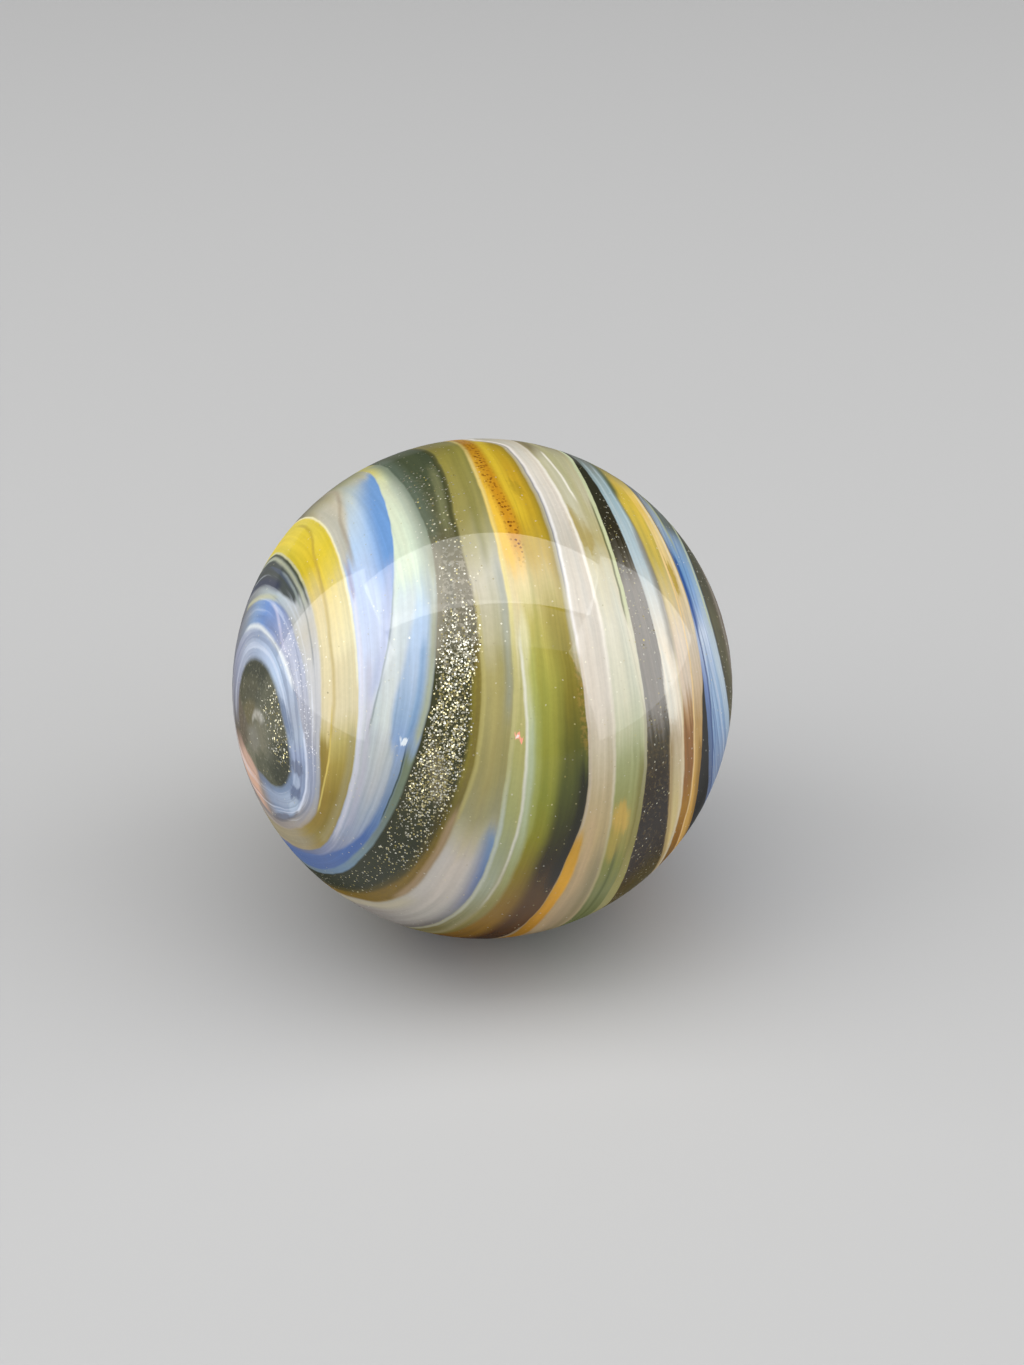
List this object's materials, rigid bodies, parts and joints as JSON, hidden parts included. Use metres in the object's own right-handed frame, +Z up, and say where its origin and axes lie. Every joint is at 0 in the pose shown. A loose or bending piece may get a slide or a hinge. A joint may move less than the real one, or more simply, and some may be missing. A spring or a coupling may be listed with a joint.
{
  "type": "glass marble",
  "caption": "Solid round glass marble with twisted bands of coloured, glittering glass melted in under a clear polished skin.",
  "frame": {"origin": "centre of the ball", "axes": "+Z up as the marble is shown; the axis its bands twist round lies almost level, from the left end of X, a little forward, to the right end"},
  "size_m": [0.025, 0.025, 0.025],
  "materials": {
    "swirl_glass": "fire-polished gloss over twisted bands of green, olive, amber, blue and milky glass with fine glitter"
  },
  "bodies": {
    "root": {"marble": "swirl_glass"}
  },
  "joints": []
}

════════════════════

*Exercise objective:*
Copy out the full material exactly as it appears.

*Exercise answer:*
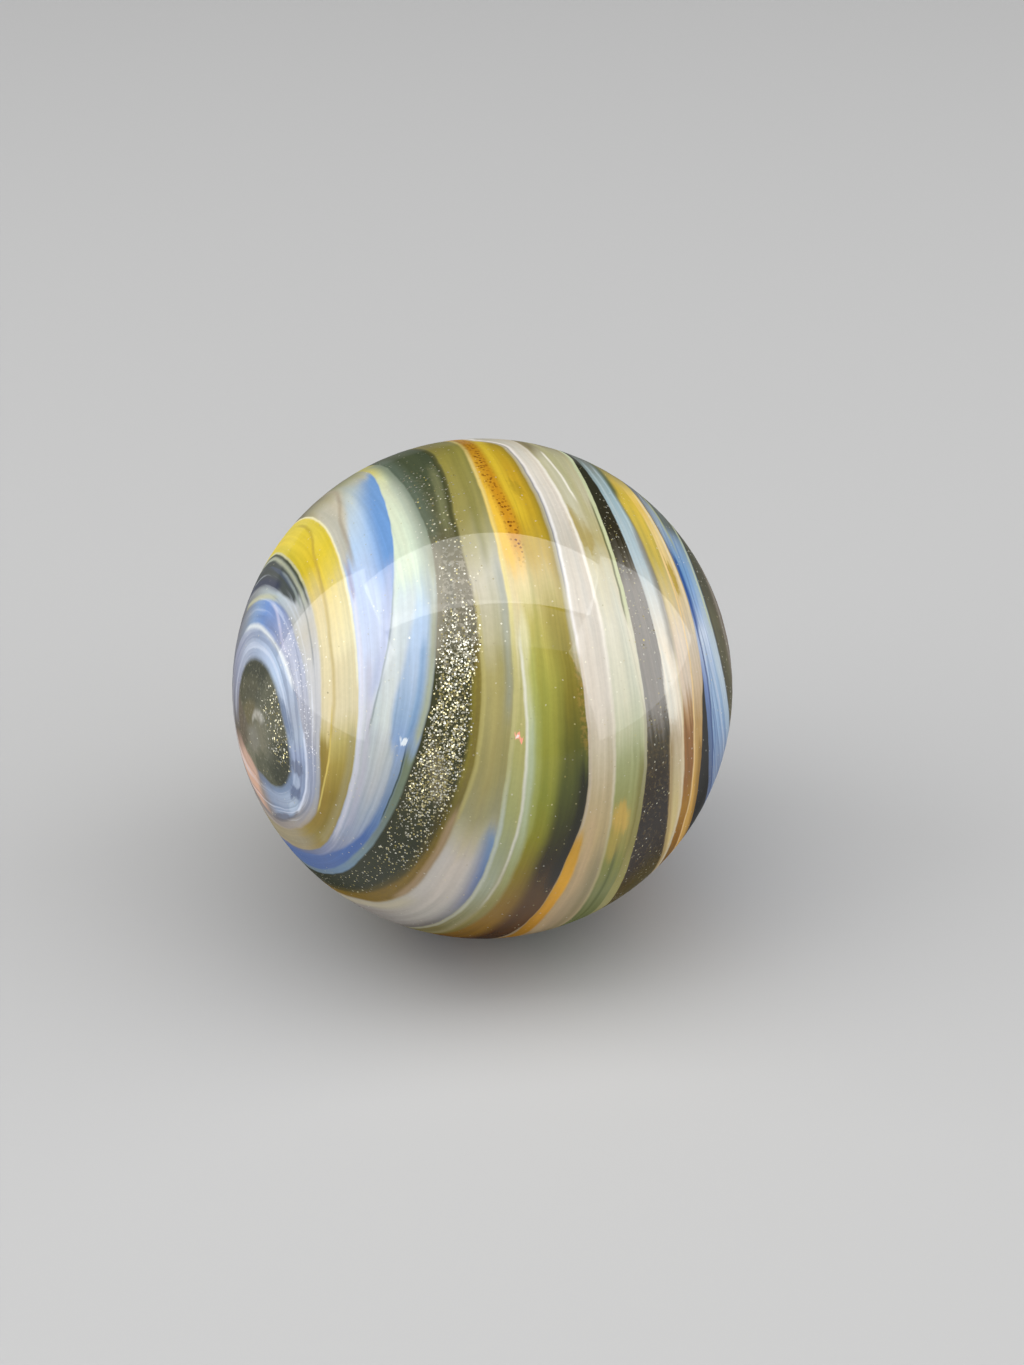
List this object's materials, rigid bodies, parts and joints as JSON, hidden parts included. Use metres in the object's own right-handed frame, +Z up, and say where its origin and axes lie. Every joint is at 0 in the pose shown. A loose or bending piece may get a slide or a hinge. A joint may move less than the real one, or more simply, and some may be missing. A spring or a coupling may be listed with a joint.
{
  "type": "glass marble",
  "caption": "Solid round glass marble with twisted bands of coloured, glittering glass melted in under a clear polished skin.",
  "frame": {"origin": "centre of the ball", "axes": "+Z up as the marble is shown; the axis its bands twist round lies almost level, from the left end of X, a little forward, to the right end"},
  "size_m": [0.025, 0.025, 0.025],
  "materials": {
    "swirl_glass": "fire-polished gloss over twisted bands of green, olive, amber, blue and milky glass with fine glitter"
  },
  "bodies": {
    "root": {"marble": "swirl_glass"}
  },
  "joints": []
}